What I don't get is the jump from this to the proof of the fourth condition.

Could someone give me a hint (I'd actually prefer a hint rather then the whole solution if possible or a guide I want to get as much of this on my own as possible.)
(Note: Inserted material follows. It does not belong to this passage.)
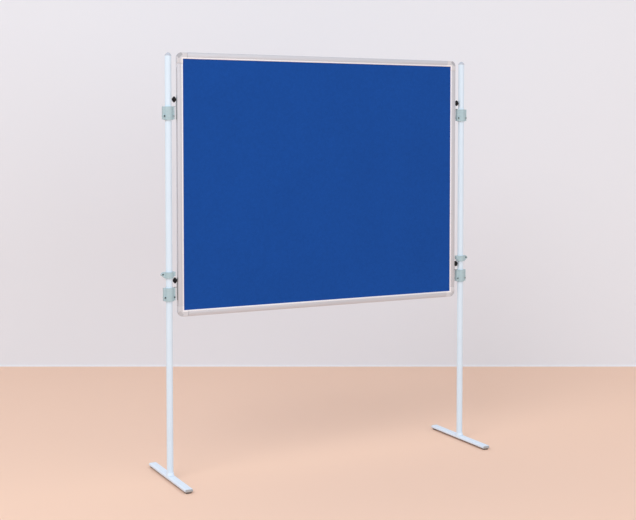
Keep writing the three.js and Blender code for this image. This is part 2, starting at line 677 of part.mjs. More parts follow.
function slidingNut() {
  const near = FRAME_SIDE + SLOT_LIP + NUT_CLEARANCE;
  const far = FRAME_SIDE + SLOT_DEPTH - 2 * NUT_CLEARANCE;
  const half = SLOT_WIDTH / 2 - NUT_CLEARANCE;
  const body = block([near, -half, KNOB_AXIS - NUT_LENGTH / 2], [far, half, KNOB_AXIS + NUT_LENGTH / 2]);
  const hole = STUD_DIAMETER / 2 + STUD_CLEARANCE;
  return combine([body], [cylinderAlongX(hole, 0, KNOB_AXIS, near - 1, far + 1, SMALL_FACES)]);
}

// A lobed head with a hub at the hanger and a narrow face at the post, on a stud into the slot.
function knob() {
  const length = KNOB_END - KNOB_START;
  const rows = [
    [KNOB_HUB_DIAMETER, 0, 0],
    [KNOB_HUB_DIAMETER, 0.12, 0],
    [KNOB_DIAMETER * 0.62, 0.24, 0.4],
    [KNOB_DIAMETER * 0.9, 0.38, 0.9],
    [KNOB_DIAMETER, 0.47, 1],
    [KNOB_DIAMETER, 0.55, 1],
    [KNOB_DIAMETER * 0.84, 0.7, 0.9],
    [KNOB_DIAMETER * 0.62, 0.85, 0.5],
    [KNOB_FACE_DIAMETER, 0.98, 0],
    [KNOB_FACE_DIAMETER * 0.7, 1, 0],
  ];
  const rings = rows.map(([diameter, along, lobing]) => {
    const points = circle(1, ROUND_FACES).map((point) => {
      const wave = (1 - Math.cos(KNOB_LOBES * Math.atan2(point.y, point.x))) / 2;
      return point.multiplyScalar((diameter / 2) * (1 - KNOB_LOBE_DEPTH * lobing * wave));
    });
    return { points, z: KNOB_START + length * along };
  });
  const stud = cylinder(STUD_DIAMETER / 2, -SLOT_DEPTH + 2 * NUT_CLEARANCE, KNOB_START + 1, SMALL_FACES);
  const alongPost = combine([loft(rings), stud]);
  return alongPost.rotateY(-Math.PI / 2).translate(FRAME_SIDE, 0, KNOB_AXIS);
}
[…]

Also, do I need to use $\sqrt{a+b}\leq \sqrt{a}+\sqrt{b}$ and if so how should I approach proving that?
• January 13th 2011, 11:50 PM
FernandoRevilla
$d^2(x,z)=\displaystyle\sum_{i=1}^n{(x_i-z_i)^2} =\displaystyle\sum_{i=1}^n(x_i-y_i+y_i-z_i)^2=$

$\displaystyle\sum_{i=1}^n(x_i-y_i)^2+\displaystyle\sum_{i=1}^n(y_i-z_i)^2+2\displaystyle\sum_{i=1}^n(x_i-y_i)(y_i-z_i)$

Now, use Cauchy Schwartz inequality:

$\displaystyle\sum_{i=1}^n(x_i-y_i)(y_i-z_i)\leq \left|\displaystyle\sum_{i=1}^n(x_i-y_i)(y_i-z_i)\right|\leq$

$\sqrt{\displaystyle\sum_{i=1}^n{(x_i-y_i)^2}}\sqrt{\displaystyle\sum_{i=1}^n{(y_i-z_i)^2}}$

You'll obtain:

$d^2(x,z)\leq \left(d(x,y)+d(y,z)\right)^2$

Fernando Revilla
• January 14th 2011, 12:13 AM
magus
$d^2(x,z)=\displaystyle\sum_{i=1}^n{(x_i-z_i)^2} =\displaystyle\sum_{i=1}^n(x_i-y_i+y_i-z_i)^2$

Makes everything crystal clear.

So from

$\displaystyle\sum_{i=1}^n(x_i-y_i)^2+\displaystyle\sum_{i=1}^n(y_i-z_i)^2+2\displaystyle\sum_{i=1}^n(x_i-y_i)(y_i-z_i)$

We get

$\displaystyle\sum_{i=1}^n(x_i-y_i)^2+\displaystyle\sum_{i=1}^n(y_i-z_i)^2+2\sqrt{\displaystyle\sum_{i=1}^n{(x_i-y_i)^2}}\sqrt{\displaystyle\sum_{i=1}^n{(y_i-z_i)^2}}$

Which becomes

$\displaystyle\sum_{i=1}^n{(x_i-z_i)^2\leq\left(\sqrt{\displaystyle\sum_{i=1}^n(x_ i-y_i)^2}+\sqrt{\displaystyle\sum_{i=1}^n(y_i-z_i)^2}\right)^2$

$\sqrt{\displaystyle\sum_{i=1}^n{(x_i-z_i)^2}}\leq\sqrt{\displaystyle\sum_{i=1}^n(x_i-y_i)^2}+\sqrt{\displaystyle\sum_{i=1}^n(y_i-z_i)^2}$

Thank you so much for the help.